Posted by: jimmiejo | May 25, 2005 at 12:57 AM
I too was going to hold up IBM as an example of what John is asking for. I don't even know what they do or make anymore (is the Thinkpad still around?).
Posted by: Matt | May 25, 2005 at 09:25 AM
I worked for a division of Newell Rubbermaid. They as a company have run down more brands with strong leadership positions in the marketplace than can be imagined. Almost every division has lost its leadership position in the marketplace. It is an institution that is trying to cost cut itself into growth.
http://newellco.com
Posted by: Tom | May 25, 2005 at 01:09 PM
How about the "RIAA" (Recording Industry Association of America)? They satisfy all three of your criteria.
Posted by: Harry Joiner | May 25, 2005 at 07:12 PM
Oh, another thought. In Kubrick's "2001, A Space Odyssey" there a lots of brands featured (Pan Am, and Bell Telephone come to mind) that are shown onboard the space station. That might be a fun reference...
Posted by: Gary Peare | May 25, 2005 at 11:02 PM
KMart
Posted by: Shawn Lea | May 27, 2005 at 09:28 PM
I'm back for another response: Rosie O'Donnell. Nothing wrong with my first response ("RIAA"), but I just stumbled on to Rosie's Flickr photo album and couldn't help but reminisce about how much my middle-American wife used to LOVE "The Rosie O'Donnell Show" until Rosie became a militant gay rights activist.

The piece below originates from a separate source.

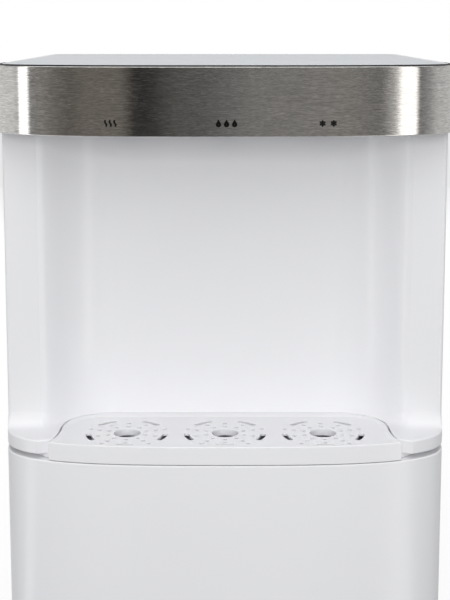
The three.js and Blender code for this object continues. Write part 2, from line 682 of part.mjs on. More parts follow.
function addDrain() {
  const { y1 } = REAR_COVER;
  part('drain_spigot', cut(
    rodY(DRAIN.radius, 120, REAR_MOST_Y - 2, 0, 0),
    rodY(DRAIN.bore, 119, REAR_MOST_Y, 0, 0, 12),
  ), 'whitePlastic', [DRAIN.x, 0, DRAIN.z]);
  const lobes = Array.from({ length: 48 }, (_, i) => {
    const angle = (2 * Math.PI * i) / 48;
    const radius = 10 + 0.6 * Math.cos(8 * angle);
    return [radius * Math.cos(angle), radius * Math.sin(angle)];
  });
  const knob = slab(lobes, -REAR_MOST_Y + 0.1, -y1 - GAP).rotateX(Math.PI / 2);
  part('drain_cap', cut(knob, rodY(DRAIN.radius + 0.4, y1 - 2, REAR_MOST_Y - 1.6, 0, 0)),
    'blackPlastic', [DRAIN.x, 0, DRAIN.z]);
}

function addControls() {
  part('board_bracket', join(
    block(-110, 0, -62, -60.5, FOOT_HEIGHT + 2.5 + GAP, 180),
    block(-110, 0, -62, -35, FOOT_HEIGHT + 2.5 + GAP, FOOT_HEIGHT + 4.5),
  ), 'galvanised');
  part('control_board', join(
    block(-105, -5, -66, -64.4, 60, 170),
    block(-95, -65, -84, -65, 75, 105),
    block(-45, -20, -80, -65, 70, 95),
    block(-80, -55, -78, -65, 130, 155),
    block(-40, -15, -76, -65, 125, 160),
  ), 'board');
}

addBase();
addCasing();
addAlcove();
addHead();
addLid();
addTaps();
addTray();
addShelves();
addTanks();
addTubes();
addCompressor();
addCondenser();
addRear();
addInlet();
addSwitches();
addDrain();
addControls();

export default dispenser;
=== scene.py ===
# Looks of the countertop water dispenser: fine meshes and procedural materials around the CAD frame.
# Metres, +Z up, the user stands on the -Y side.
import json
import math

import bmesh
import bpy
import numpy as np
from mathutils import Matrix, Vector


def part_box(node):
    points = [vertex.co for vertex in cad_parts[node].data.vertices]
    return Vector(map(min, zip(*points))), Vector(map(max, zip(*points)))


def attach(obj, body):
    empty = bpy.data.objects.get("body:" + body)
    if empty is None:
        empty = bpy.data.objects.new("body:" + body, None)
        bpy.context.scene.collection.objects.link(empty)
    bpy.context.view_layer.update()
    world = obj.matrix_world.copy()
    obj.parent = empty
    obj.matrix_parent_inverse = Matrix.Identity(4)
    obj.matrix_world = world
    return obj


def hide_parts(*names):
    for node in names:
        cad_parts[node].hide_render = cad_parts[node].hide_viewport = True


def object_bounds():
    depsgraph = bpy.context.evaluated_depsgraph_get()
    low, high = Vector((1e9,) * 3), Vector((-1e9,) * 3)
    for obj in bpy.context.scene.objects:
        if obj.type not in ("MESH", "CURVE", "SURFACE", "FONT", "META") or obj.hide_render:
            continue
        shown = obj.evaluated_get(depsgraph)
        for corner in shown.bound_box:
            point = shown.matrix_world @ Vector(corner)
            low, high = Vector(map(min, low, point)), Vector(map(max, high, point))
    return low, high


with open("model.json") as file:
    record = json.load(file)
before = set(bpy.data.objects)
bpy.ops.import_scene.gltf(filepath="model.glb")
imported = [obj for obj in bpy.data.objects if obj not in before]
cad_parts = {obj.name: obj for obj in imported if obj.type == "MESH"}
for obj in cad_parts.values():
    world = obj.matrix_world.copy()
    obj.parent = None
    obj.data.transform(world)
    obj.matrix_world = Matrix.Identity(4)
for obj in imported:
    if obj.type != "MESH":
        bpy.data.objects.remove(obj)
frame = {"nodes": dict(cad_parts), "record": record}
cad_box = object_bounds()

MM = 0.001
ROW_BOX = [Vector(cad_box[0]), Vector(cad_box[1])]

# ---- camera ----
CAMERA_AHEAD = 0.798  # in front of the band
CAMERA_ABOVE = 0.025  # over the top surface
CAMERA_TILT = math.radians(7.62)
CAMERA_LENS = 74.56
CAMERA_SHIFT = -0.18

camera = bpy.data.objects.new("camera", bpy.data.cameras.new("camera"))
bpy.context.scene.collection.objects.link(camera)
camera.location = (0, ROW_BOX[0].y - CAMERA_AHEAD, ROW_BOX[1].z + CAMERA_ABOVE)
camera.rotation_euler = (math.radians(90) - CAMERA_TILT, 0, 0)
camera.data.lens = CAMERA_LENS
camera.data.sensor_width = 36
camera.data.shift_y = CAMERA_SHIFT
camera.data.clip_start = 0.01
bpy.context.scene.camera = camera
bpy.context.scene.view_settings.view_transform = "Standard"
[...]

Now: There's N-O-T-H-I-N-G wrong with being a gay rights activist. That's not my point. My point is that one should always seek to be "hard on the issues and soft on the people."
Yet unlike Ellen DeGeneres, Rosie was so militant about the gay rights issue that it seeped into her company's editorial platform and alienated her viewership. It seemed like every time we turned on the news, Rosie was pissed off about something -- and that vitriolic image ran counter to the happy-go-lucky, I'm-OK-you're-OK image we saw everyday at 4:30pm.
I know that rather than embrace Rosie's cause, my wife simply stopped watching Rosie's show. Yet she remains a fan of Ellen's.
See http://www.flickr.com/photos/rosie/15300190/
Harry
Posted by: Harry Joiner | May 29, 2005 at 12:49 PM
Patrick has a point. People have been sounding the death knoll for Microsoft for 20 years, and they'll still be doing it in 2025. I hate that company as much as the next person, but facts are facts: They're alive and well, and nothing gets them down.
Dammit.
Now for my nomination: WordPerfect. If ever there was a great product that was screwed into the ground by neglect and corporate reshuffling, that was it. The downhill slide started when they made a Windows version that was too much like Word, and not enough like the program we'd come to depend on. After that, it was shuttled through a series of foster homes (Borland, Corel,etc.) until today ... well, does it even exist any more?
Also: Harry, that's a good example. We shouldn't forget that celebrities are consumer products too, and their "brand equity" can be squandered just like that of scouring powder.
Posted by: [no author] | June 13, 2005 at 05:23 PM
Toys 'R Us
Jeffrey the Giraffe has been reduced to more of a mouse over the past two decades. Those guys used to rule the roost in toy purchases. Have you been to one of their stores recently? It's like going into a time warp. Talk about complacency. No innovation whatsoever. You walk in the doors and it feels like you stepped into Great-Aunt Edna's house shortly before she died of old age. I assume that if you peek into the manager's office, he has a guest couch with the plastic still on it.
Posted by: Dustin | June 13, 2005 at 06:26 PM
I second Toys-R-Us. No one wants to be a Toys-R-Us Kid anymore.
How about Service Merchandise, Oldsmobile & US Steel?